• Recorded information
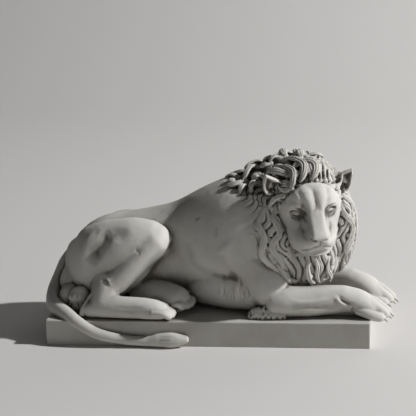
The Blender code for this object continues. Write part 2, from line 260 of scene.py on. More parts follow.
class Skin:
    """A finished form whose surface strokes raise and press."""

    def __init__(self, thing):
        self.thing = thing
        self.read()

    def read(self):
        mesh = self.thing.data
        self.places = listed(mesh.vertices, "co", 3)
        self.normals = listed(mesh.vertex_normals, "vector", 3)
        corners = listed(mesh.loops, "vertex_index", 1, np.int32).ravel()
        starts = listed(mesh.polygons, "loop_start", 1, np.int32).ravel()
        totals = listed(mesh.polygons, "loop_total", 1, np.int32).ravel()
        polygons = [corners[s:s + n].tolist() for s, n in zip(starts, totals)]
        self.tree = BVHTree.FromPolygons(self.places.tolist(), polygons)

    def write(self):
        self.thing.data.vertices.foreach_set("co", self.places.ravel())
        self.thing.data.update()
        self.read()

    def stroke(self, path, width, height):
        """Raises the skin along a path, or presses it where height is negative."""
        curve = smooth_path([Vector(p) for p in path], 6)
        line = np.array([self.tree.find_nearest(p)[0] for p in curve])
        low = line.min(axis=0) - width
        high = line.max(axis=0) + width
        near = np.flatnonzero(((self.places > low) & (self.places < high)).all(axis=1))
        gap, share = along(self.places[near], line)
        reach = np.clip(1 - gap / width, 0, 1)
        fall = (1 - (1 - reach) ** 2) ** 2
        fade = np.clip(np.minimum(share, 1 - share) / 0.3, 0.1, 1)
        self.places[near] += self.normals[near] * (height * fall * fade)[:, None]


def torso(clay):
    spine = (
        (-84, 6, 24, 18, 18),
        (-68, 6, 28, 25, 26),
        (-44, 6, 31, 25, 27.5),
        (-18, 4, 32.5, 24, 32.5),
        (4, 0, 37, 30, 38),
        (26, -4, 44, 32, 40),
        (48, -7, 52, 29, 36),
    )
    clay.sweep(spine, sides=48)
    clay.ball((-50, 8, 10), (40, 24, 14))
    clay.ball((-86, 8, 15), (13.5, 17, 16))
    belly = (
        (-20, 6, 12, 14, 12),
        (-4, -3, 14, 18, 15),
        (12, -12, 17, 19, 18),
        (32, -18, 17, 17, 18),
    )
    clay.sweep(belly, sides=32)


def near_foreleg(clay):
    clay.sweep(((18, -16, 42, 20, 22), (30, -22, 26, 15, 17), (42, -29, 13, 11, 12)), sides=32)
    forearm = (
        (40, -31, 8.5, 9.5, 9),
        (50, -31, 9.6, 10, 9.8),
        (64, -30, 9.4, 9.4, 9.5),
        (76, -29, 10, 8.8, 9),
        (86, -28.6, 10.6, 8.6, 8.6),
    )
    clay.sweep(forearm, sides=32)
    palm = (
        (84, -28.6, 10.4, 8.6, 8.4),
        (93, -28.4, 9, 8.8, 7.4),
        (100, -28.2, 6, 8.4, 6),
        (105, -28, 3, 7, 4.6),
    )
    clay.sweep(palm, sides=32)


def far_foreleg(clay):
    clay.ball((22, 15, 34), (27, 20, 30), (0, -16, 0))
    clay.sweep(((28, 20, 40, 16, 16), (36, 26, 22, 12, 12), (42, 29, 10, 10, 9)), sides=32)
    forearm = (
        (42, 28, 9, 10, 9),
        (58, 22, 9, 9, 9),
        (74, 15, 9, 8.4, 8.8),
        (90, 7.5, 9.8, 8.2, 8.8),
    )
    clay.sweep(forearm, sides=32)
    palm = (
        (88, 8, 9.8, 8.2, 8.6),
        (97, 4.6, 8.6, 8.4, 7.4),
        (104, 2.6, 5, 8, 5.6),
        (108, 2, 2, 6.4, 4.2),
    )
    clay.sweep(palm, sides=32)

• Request
From the first line to the last, please quote the material above exactly.

• Answer below
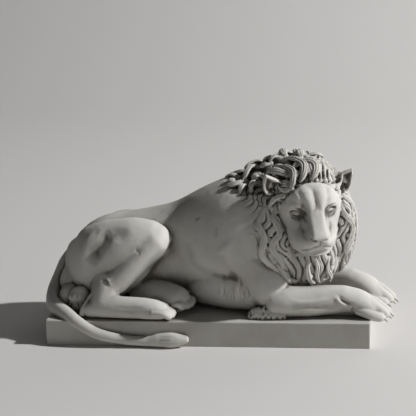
The Blender code for this object continues. Write part 2, from line 260 of scene.py on. More parts follow.
class Skin:
    """A finished form whose surface strokes raise and press."""

    def __init__(self, thing):
        self.thing = thing
        self.read()

    def read(self):
        mesh = self.thing.data
        self.places = listed(mesh.vertices, "co", 3)
        self.normals = listed(mesh.vertex_normals, "vector", 3)
        corners = listed(mesh.loops, "vertex_index", 1, np.int32).ravel()
        starts = listed(mesh.polygons, "loop_start", 1, np.int32).ravel()
        totals = listed(mesh.polygons, "loop_total", 1, np.int32).ravel()
        polygons = [corners[s:s + n].tolist() for s, n in zip(starts, totals)]
        self.tree = BVHTree.FromPolygons(self.places.tolist(), polygons)

    def write(self):
        self.thing.data.vertices.foreach_set("co", self.places.ravel())
        self.thing.data.update()
        self.read()

    def stroke(self, path, width, height):
        """Raises the skin along a path, or presses it where height is negative."""
        curve = smooth_path([Vector(p) for p in path], 6)
        line = np.array([self.tree.find_nearest(p)[0] for p in curve])
        low = line.min(axis=0) - width
        high = line.max(axis=0) + width
        near = np.flatnonzero(((self.places > low) & (self.places < high)).all(axis=1))
        gap, share = along(self.places[near], line)
        reach = np.clip(1 - gap / width, 0, 1)
        fall = (1 - (1 - reach) ** 2) ** 2
        fade = np.clip(np.minimum(share, 1 - share) / 0.3, 0.1, 1)
        self.places[near] += self.normals[near] * (height * fall * fade)[:, None]


def torso(clay):
    spine = (
        (-84, 6, 24, 18, 18),
        (-68, 6, 28, 25, 26),
        (-44, 6, 31, 25, 27.5),
        (-18, 4, 32.5, 24, 32.5),
        (4, 0, 37, 30, 38),
        (26, -4, 44, 32, 40),
        (48, -7, 52, 29, 36),
    )
    clay.sweep(spine, sides=48)
    clay.ball((-50, 8, 10), (40, 24, 14))
    clay.ball((-86, 8, 15), (13.5, 17, 16))
    belly = (
        (-20, 6, 12, 14, 12),
        (-4, -3, 14, 18, 15),
        (12, -12, 17, 19, 18),
        (32, -18, 17, 17, 18),
    )
    clay.sweep(belly, sides=32)


def near_foreleg(clay):
    clay.sweep(((18, -16, 42, 20, 22), (30, -22, 26, 15, 17), (42, -29, 13, 11, 12)), sides=32)
    forearm = (
        (40, -31, 8.5, 9.5, 9),
        (50, -31, 9.6, 10, 9.8),
        (64, -30, 9.4, 9.4, 9.5),
        (76, -29, 10, 8.8, 9),
        (86, -28.6, 10.6, 8.6, 8.6),
    )
    clay.sweep(forearm, sides=32)
    palm = (
        (84, -28.6, 10.4, 8.6, 8.4),
        (93, -28.4, 9, 8.8, 7.4),
        (100, -28.2, 6, 8.4, 6),
        (105, -28, 3, 7, 4.6),
    )
    clay.sweep(palm, sides=32)


def far_foreleg(clay):
    clay.ball((22, 15, 34), (27, 20, 30), (0, -16, 0))
    clay.sweep(((28, 20, 40, 16, 16), (36, 26, 22, 12, 12), (42, 29, 10, 10, 9)), sides=32)
    forearm = (
        (42, 28, 9, 10, 9),
        (58, 22, 9, 9, 9),
        (74, 15, 9, 8.4, 8.8),
        (90, 7.5, 9.8, 8.2, 8.8),
    )
    clay.sweep(forearm, sides=32)
    palm = (
        (88, 8, 9.8, 8.2, 8.6),
        (97, 4.6, 8.6, 8.4, 7.4),
        (104, 2.6, 5, 8, 5.6),
        (108, 2, 2, 6.4, 4.2),
    )
    clay.sweep(palm, sides=32)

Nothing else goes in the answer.